Fast Linear Algebra for Distance Matrices

A Google TechTalk, presented by Sandeep Silwal, 2022/06/21
ABSTRACT: I will talk about some of my recent work on fast algorithms for linear algebraic primitives tailored for distance matrices, a common family of dense matrices arising in many applications. The main upper bound results are linear time algorithms for computing matrix-vector products for some distance functions, including the L1 metric, which only use the underlying dataset, rather than constructing the distance matrix. Efficient matrix-vector products automatically have many downstream applications (think power method or iterative methods), and many recent works have nailed down the complexity of various linear algebraic tasks, such as low-rank approximation, in terms of the number of matrix-vector queries required. The upper bound results are complemented by lower bounds, including a conditional Omega(n^2) lower bound for any algorithm which computes a matrix-vector product for the L_infinity distance matrix on a set of n points, showing a separation between the L1 and L_infinity cases. Time permitting, I will also talk about constructing approximate L2 distance matrices in time faster than the bound implied by the Johnson-Lindenstrauss lemma. This is joint work with Piotr Indyk.

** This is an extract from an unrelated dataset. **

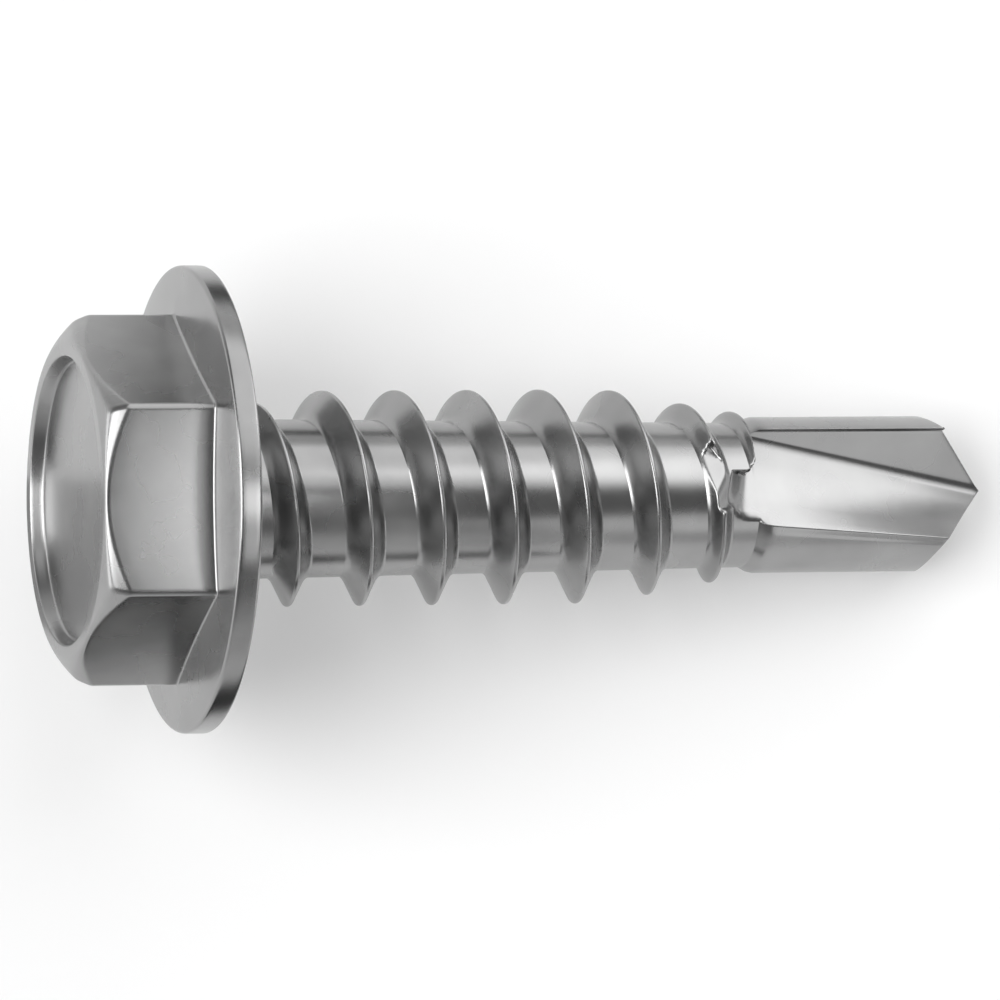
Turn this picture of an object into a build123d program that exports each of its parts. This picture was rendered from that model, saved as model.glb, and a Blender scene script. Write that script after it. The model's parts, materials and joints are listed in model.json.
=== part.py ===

Presented as part of the Google Algorithms, Theory, and Optimization speaker series.

About the Speaker: Sandeep is now a 4th year PhD student at MIT working with Piotr Indyk. He seeks to work in the 'sweet spot' between theory and practice. Recently he has been working in the intersection of ML and classical algorithms to design efficient algorithms for large datasets, as well as using ML to inspire algorithm design.